Los organismos constitucionales autónomos surgieron en la institucionalidad mexicana como una apuesta por blindar de injerencias políticas asuntos centrales de la vida nacional; es decir, ante las evidencias de que la división clásica de poderes no era un esquema de pesos y contrapesos suficiente, se apostó por generar órganos que no dependieran de ningún poder y que estuviesen dotados de al menos tres condiciones de autonomía: la técnica, la de gestión y la financiera. Así, casos centrales como política económica, derechos humanos, democracia procedimental, derecho al acceso a la información pública y telecomunicaciones, entre otros, fueron encargados a órganos garantes como la CNDH, Banco de México, INE e INAI.
Es documentadamente cierto que, como lo ha afirmado López Obrador, muchos de estos organismos autónomos, se pervirtieron, se politizaron e incluso adoptaron como práctica cotidiana el despilfarro y la gestión de intereses grupales, en contradicción con su vocación. Sin embargo, hoy una discusión de fondo sobre dichos organismos no puede reducirse a la primacía sin más del ahorro presupuestal, pues ello supone simplificar la discusión sobre el futuro que deseamos para México. Es preciso partir de diagnósticos institucionales particulares y discutirlos desde una perspectiva sistémica, puesto que el criterio central es el papel que están llamados a jugar como dispositivos democráticos tan eficientes como eficaces para evitar las injerencias facciosas y para ser contrapesos calificados y efectivos en materia de decisiones públicas.
El argumento de los ahorros presupuestales es insuficiente. La naturaleza teleológica del ejercicio de la autonomía institucional busca acotar poderes desmedidos, particularmente del Ejecutivo, y someterlos a controles democráticos. Más aún, cuando varios de estos organismos autónomos nacieron como consecuencia de luchas de reivindicación de diversos derechos reconocidos en la Constitución como de los que son garantes INE, CNDH e INAI.
La medida anunciada por AMLO apunta en el sentido contrario, al señalar que serían las secretarías de Estado las que subsumirían dichas funciones, lo cual las coloca en una situación incompatible de juez y parte. Con ello, el Presidente no hace sino fortalecer los argumentos de quienes lo acusan de estar movido por tentaciones centralizadoras y de acumulación de poder.

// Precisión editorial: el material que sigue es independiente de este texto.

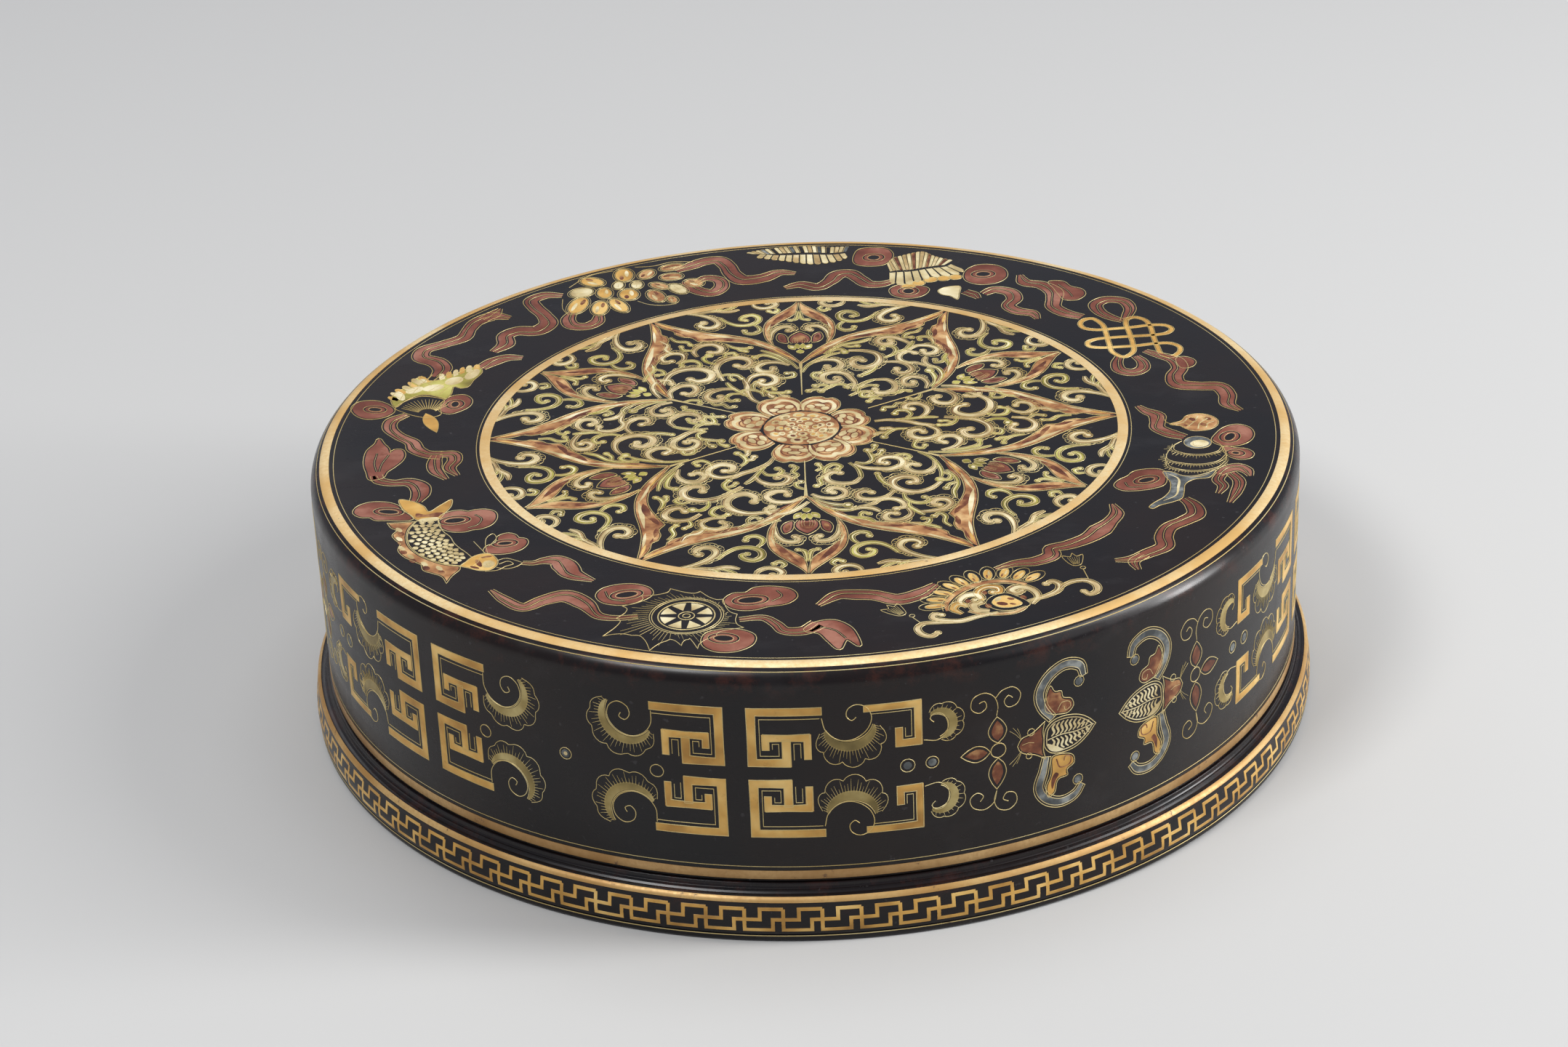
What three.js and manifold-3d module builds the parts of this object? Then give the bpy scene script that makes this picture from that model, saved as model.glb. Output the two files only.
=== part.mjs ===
// Round lacquered storage box: a tall lid that slides over a collar standing on a moulded plinth.
// Millimetres, +Z up. The origin is the centre of the foot's underside.
// The core is softwood: glued boards for the flat panels, bent strips with scarf joints for the walls.
// Lacquer coats cover the core outside and line it inside, and gold bands are let into the coats.
import * as THREE from 'three';
import { mergeVertices } from 'three/addons/utils/BufferGeometryUtils.js';
import Module from 'manifold-3d';

const wasm = await Module();
wasm.setup();

// Driving dimensions
const overallHeight = 86;
const plinthRadius = 160; // the widest point, on the fascia
const wallRadius = 154.7; // outside of the lid
const shoulderRadius = 6; // rounding between the lid's wall and its top
const ledgeHeight = 17; // top of the plinth, on which the lid's rim rests
const collarHeight = 68; // top of the collar that the lid slides over
const sides = 64; // facets round each turned or bent piece

// Thicknesses and clearances
const gap = 0.3; // joint between neighbouring pieces
const lidClearance = 0.6; // between the lid's lining and the collar
const outerCoat = 1.5;
const thinCoat = 0.8; // linings, and the coat on the collar
const strip = 1.6; // one bent strip of the wall
const panel = 5.9; // glued boards
const rimLip = 1; // coat turned under the lid's rim
const bandDepth = 0.5; // gold bands
const grooveDepth = bandDepth + gap;
const cove = 2; // inner corners of both linings

// Gold bands
const roundelBand = { inner: 98.4, outer: 101.6 };
const topBand = { inner: 148.5, outer: 151.5 };
const rimBandTop = 20.9;
const beadBand = { from: 20, to: 60 }; // degrees up the bead

// Plinth and foot
const footHeight = 2.4;
const footRounding = 1.2;
const footInner = 142;
const fascia = { low: 159.7, bulgeHeight: 6, top: 159.2 };
const bead = { radius: 2.6, height: 12 }; // height of the bead's centre
const cavetto = { radius: 155.2, rise: 0.6 };
const plinthCoat = 1.3;
const floorTop = 12.3; // inside floor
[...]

Si bien es cierto que en la historia reciente de México ha existido lo que algunos han denominado una “fiebre autonomista” que llevó a recurrir de manera desmedida a la figura de los órganos constitucionalmente autónomos, no todos los casos obedecen a esa dinámica. Fue en 1994 que se declaró la autonomía del Banco de México para blindar la política monetaria, y en 1996 se le dio plena autonomía al IFE –hoy INE– para salvaguardar la democracia formal y otorgar mayor independencia y legitimidad a los procesos electorales. Luego, en 1999 se dota de autonomía a la CNDH para crear un sistema de protección de los derechos fundamentales y en 2008 se declara la autonomía del Inegi; sin embargo, es a partir del sexenio de Peña Nieto cuando se crean un sinfín de organismos autónomos como el IFT, la Cofece, CNH, INAI, INEE y la CRE.
Así, parece prudente plantear un debate que se abra paso entre dos polos: la tentación centralizadora del poder, hoy argumentada en torno del ideal de la austeridad republicana y, una febril propensión autonomista. Una elemental conclusión preliminar nos dice que la solución no radica en la eliminación a rajatabla de los organismos públicos, sino en actualizar la perspectiva que dio nacimiento a la figura de la autonomía para evaluar y juzgar cada caso, y adecuar los organismos autónomos a las necesidades y condiciones que se viven, a partir de un reconocimiento de la inmadurez e insuficiencia de nuestra democracia.